(Rows from a 3D modeling dataset)
<<<<

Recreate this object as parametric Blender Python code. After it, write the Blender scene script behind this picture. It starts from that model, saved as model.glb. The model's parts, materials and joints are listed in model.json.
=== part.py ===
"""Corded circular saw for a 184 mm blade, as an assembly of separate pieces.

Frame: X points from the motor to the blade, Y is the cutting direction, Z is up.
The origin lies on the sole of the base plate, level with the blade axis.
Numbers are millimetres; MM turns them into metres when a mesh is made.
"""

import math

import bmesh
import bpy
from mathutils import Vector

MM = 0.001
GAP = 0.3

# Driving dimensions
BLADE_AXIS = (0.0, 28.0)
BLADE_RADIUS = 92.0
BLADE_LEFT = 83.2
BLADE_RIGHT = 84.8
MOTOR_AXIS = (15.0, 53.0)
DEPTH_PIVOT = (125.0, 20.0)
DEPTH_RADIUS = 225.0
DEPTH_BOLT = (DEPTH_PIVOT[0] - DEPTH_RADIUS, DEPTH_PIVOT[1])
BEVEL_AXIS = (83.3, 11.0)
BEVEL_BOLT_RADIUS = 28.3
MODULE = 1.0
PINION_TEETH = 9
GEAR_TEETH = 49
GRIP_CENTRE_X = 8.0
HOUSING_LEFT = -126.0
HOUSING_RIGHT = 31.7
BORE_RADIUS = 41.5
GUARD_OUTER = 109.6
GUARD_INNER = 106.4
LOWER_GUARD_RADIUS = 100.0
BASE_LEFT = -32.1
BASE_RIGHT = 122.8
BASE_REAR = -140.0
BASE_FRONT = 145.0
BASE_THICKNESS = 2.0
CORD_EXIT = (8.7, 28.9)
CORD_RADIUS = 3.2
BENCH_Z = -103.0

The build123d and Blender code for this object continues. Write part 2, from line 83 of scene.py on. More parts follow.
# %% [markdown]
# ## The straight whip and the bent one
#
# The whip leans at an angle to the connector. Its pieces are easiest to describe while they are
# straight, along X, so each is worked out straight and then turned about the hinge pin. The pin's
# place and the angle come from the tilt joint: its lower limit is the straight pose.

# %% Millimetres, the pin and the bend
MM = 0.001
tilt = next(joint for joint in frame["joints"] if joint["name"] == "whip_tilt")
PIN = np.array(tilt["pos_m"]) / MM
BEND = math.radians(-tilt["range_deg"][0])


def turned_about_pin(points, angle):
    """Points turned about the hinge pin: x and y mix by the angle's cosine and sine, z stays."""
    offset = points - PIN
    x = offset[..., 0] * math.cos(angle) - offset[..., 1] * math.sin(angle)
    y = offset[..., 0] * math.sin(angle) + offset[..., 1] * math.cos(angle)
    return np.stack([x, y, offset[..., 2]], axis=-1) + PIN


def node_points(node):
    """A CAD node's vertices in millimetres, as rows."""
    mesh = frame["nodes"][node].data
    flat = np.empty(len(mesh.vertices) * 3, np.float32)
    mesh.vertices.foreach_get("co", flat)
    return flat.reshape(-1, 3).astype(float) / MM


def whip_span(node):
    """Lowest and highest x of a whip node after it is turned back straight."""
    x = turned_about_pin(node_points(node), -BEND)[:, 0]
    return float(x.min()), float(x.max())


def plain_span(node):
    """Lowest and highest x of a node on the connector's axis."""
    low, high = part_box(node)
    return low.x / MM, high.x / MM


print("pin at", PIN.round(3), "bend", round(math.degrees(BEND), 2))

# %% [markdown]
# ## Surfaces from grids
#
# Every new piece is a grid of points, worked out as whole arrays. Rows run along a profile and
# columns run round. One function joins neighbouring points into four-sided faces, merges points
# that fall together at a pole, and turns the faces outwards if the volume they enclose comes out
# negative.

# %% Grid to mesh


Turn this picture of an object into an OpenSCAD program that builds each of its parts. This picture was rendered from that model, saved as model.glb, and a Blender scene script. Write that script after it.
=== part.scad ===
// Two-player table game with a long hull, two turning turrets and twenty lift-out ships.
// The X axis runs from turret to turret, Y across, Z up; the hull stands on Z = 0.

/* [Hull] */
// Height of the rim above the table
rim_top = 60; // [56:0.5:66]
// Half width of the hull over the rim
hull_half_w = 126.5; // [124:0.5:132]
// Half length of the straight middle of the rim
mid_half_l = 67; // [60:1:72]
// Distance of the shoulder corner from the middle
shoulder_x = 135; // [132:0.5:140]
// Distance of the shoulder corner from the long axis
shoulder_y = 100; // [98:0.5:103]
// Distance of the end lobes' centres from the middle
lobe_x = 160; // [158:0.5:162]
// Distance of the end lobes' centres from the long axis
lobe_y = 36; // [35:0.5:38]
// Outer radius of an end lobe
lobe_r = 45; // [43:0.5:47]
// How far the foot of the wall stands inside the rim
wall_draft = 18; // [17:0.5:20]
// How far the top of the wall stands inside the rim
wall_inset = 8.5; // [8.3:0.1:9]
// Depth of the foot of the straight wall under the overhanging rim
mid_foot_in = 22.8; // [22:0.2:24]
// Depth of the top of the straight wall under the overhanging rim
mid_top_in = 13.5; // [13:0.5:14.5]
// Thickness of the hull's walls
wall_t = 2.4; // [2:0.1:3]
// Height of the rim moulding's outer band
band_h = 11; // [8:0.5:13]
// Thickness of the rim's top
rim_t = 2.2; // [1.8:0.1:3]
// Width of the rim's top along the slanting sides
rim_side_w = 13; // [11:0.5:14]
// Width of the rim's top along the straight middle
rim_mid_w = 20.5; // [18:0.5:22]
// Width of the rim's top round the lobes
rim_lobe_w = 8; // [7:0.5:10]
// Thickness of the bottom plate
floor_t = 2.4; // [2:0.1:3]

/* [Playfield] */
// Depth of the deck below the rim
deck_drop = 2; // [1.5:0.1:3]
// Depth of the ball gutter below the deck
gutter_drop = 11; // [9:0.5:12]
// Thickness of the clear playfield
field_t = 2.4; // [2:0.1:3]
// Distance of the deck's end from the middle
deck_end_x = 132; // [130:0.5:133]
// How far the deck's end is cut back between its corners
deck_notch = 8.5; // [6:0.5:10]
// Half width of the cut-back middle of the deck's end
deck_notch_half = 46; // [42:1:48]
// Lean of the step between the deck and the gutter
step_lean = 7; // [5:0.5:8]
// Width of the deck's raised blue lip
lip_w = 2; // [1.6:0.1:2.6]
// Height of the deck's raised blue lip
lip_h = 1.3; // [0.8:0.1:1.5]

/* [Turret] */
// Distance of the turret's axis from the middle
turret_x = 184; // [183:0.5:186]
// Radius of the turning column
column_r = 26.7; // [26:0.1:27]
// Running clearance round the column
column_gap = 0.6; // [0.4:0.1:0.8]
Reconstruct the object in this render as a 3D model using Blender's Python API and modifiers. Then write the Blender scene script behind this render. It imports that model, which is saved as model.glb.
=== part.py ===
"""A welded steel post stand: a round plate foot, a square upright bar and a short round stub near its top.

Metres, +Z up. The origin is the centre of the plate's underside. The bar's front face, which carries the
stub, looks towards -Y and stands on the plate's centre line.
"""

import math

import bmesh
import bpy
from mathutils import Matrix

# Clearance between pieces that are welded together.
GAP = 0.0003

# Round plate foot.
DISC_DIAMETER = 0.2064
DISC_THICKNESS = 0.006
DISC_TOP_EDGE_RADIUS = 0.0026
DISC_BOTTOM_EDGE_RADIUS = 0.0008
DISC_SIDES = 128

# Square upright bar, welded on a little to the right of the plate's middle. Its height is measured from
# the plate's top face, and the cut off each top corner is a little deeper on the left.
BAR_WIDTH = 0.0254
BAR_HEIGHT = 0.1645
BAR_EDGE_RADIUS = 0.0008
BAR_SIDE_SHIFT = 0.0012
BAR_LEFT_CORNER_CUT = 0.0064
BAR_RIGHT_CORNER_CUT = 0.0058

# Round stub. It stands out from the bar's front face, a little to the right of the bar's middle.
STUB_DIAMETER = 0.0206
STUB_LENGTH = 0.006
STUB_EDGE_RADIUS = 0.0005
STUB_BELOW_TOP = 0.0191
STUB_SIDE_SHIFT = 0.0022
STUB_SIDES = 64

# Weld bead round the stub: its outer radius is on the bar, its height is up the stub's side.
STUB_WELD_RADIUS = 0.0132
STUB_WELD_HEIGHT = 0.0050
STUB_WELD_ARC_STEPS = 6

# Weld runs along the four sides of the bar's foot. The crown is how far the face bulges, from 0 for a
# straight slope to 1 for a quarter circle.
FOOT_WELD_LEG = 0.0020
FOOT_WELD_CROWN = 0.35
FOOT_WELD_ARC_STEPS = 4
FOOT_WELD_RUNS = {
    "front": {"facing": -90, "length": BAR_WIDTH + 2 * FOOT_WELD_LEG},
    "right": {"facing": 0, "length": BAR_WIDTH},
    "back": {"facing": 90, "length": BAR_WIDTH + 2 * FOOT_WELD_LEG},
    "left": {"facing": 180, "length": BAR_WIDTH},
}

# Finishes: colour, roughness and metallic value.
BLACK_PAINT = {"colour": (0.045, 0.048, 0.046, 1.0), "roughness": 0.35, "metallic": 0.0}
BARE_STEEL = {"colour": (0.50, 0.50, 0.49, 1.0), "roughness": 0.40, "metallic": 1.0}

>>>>

| WHAT THE TASK ASKS |
Quote the lines that begin at the line containing "Turn this picture" and end at the line containing "stands on Z = 0.", keeping both of those lines.

| TASK ANSWER |
Turn this picture of an object into an OpenSCAD program that builds each of its parts. This picture was rendered from that model, saved as model.glb, and a Blender scene script. Write that script after it.
=== part.scad ===
// Two-player table game with a long hull, two turning turrets and twenty lift-out ships.
// The X axis runs from turret to turret, Y across, Z up; the hull stands on Z = 0.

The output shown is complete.